Lightmap atlasing strategies:

  • Tile atlases per level for streaming.
  • Use per-room atlases to reduce wasted space.

GPU vs CPU baking:

  • GPU bakers (Bakery, Cycles GPU) are much faster but require compatible hardware and can be VRAM-bound.
  • CPU bakers (Lightmass, CPU Cycles) may produce different noise characteristics and can be more stable.

Subsurface scattering and translucency:

  • Harder to bake; often approximated or left for realtime solutions.

Dynamic day-night cycles:

  • Bake multiple lightmaps per major time-of-day or use mixed realtime lighting for sun direction and static baked indirect lighting.

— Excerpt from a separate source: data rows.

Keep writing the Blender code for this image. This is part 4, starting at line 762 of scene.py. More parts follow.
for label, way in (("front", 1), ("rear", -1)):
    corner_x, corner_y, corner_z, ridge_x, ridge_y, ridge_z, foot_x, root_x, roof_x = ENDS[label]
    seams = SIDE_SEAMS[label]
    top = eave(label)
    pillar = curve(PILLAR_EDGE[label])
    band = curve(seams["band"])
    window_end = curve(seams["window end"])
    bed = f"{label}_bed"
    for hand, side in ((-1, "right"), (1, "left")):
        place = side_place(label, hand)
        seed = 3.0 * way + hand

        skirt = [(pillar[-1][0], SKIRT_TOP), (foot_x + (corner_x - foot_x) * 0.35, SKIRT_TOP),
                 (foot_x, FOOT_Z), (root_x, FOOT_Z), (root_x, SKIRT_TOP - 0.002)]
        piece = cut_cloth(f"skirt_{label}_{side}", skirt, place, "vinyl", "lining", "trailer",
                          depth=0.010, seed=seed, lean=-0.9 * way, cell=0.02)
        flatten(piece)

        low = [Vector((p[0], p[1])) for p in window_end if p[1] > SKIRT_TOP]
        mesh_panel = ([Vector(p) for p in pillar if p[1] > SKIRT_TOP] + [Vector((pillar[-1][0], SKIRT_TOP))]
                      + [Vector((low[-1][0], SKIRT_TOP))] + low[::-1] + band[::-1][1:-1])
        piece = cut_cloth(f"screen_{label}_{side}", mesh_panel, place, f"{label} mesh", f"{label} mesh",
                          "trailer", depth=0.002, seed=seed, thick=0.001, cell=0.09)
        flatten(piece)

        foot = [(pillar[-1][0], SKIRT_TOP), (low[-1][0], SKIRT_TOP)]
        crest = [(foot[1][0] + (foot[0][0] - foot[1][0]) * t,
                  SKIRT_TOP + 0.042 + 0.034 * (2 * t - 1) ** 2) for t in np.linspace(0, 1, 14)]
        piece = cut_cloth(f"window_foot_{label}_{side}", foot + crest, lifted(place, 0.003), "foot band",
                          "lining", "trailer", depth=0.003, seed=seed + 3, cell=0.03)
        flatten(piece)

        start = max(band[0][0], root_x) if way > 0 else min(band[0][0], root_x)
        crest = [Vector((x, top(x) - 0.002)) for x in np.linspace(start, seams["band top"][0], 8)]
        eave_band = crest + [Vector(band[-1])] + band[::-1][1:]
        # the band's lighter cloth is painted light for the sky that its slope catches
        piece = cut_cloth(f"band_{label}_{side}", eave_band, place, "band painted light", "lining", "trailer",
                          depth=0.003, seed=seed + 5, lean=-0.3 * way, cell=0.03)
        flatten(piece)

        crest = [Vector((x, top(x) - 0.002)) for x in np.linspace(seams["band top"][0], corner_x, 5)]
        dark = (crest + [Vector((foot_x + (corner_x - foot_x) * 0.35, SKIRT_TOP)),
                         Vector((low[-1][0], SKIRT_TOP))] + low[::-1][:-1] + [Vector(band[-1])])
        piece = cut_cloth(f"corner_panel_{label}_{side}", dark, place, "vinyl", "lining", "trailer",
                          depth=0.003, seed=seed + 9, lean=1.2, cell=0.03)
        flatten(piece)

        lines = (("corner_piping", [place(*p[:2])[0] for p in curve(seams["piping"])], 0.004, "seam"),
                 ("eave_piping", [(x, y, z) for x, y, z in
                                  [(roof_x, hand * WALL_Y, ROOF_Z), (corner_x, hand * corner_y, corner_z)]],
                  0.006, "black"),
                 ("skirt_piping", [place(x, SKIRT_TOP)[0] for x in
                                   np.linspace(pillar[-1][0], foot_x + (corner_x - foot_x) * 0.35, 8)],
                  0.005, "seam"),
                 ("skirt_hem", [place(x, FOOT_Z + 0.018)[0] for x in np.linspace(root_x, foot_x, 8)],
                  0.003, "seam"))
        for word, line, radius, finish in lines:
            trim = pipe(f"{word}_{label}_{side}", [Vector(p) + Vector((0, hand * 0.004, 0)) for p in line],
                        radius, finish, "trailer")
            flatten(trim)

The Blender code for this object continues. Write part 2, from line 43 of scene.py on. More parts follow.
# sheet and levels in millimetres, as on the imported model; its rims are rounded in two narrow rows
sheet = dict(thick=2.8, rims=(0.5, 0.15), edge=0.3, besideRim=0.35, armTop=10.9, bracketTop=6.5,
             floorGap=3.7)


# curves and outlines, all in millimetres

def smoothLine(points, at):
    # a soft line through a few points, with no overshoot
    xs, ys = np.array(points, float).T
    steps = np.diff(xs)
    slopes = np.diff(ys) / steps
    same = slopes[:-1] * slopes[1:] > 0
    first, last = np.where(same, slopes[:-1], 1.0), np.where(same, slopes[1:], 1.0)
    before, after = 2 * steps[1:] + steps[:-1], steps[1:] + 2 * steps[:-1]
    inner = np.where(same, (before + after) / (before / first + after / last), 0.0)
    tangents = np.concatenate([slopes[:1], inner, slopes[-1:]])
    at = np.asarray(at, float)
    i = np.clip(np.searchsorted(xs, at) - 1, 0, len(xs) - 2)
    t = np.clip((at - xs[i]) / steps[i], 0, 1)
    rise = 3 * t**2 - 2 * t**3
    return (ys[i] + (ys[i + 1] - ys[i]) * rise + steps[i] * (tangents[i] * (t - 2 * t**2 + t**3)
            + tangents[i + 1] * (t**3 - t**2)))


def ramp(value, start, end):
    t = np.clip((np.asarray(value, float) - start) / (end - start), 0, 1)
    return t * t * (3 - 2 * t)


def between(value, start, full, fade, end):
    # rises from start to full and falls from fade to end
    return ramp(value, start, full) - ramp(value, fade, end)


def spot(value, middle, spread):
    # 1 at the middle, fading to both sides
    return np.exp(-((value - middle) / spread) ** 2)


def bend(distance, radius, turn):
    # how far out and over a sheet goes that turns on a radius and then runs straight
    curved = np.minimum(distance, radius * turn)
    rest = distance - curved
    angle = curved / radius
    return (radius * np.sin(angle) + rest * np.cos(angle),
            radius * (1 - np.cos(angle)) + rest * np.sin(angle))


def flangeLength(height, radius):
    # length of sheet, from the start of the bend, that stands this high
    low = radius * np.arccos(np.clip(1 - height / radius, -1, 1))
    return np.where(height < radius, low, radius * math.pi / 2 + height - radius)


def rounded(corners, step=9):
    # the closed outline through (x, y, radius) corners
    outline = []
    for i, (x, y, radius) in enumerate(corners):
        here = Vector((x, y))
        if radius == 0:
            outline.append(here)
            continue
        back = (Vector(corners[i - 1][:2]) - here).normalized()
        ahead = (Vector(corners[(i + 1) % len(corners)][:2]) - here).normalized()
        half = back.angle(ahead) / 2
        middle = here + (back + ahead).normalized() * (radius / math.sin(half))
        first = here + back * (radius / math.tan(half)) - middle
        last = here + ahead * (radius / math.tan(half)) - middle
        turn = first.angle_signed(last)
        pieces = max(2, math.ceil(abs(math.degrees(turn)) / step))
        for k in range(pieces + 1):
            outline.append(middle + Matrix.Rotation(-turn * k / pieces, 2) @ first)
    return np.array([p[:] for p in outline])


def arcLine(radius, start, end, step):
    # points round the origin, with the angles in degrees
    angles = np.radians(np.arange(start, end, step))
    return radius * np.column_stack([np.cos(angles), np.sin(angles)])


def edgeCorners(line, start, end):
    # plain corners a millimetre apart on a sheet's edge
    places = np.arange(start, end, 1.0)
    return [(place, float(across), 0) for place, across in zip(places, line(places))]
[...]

9. Example: Quick Unity bakery-style pipeline

  1. Prepare meshes with UV2 in Blender and export FBX with both UV channels.
  2. Import into Unity, mark static, and assign lightmap static.
  3. Install Bakery (or use Unity Progressive Lightmapper).
  4. Set per-object Lightmap Scale (e.g., 0.5 for small props, 2 for hero assets).
  5. Place lights and set them to Baked.
  6. Run a low-sample bake to preview; adjust settings.
  7. Run final bake with denoiser enabled; inspect and fix seams.
  8. Compress lightmaps and test performance on target hardware.

10. Final checklist before release

  • All static objects have UV2 and no overlaps.
  • Lightmaps have adequate padding and Texel Density is consistent.
  • Dynamic objects sample indirect lighting via probes.
  • Denoising applied and artifacts checked.
  • Lightmap sizes and compression balanced for memory constraints.
  • Visual QA across different areas and lighting conditions.

Baking lightmaps is part art, part technical pipeline work. Iteration is key: start coarse, fix UVs and seams, then increase quality for final builds. With good UVs, appropriate bake settings, and careful atlas management, baked lighting can deliver rich, performant visuals across platforms.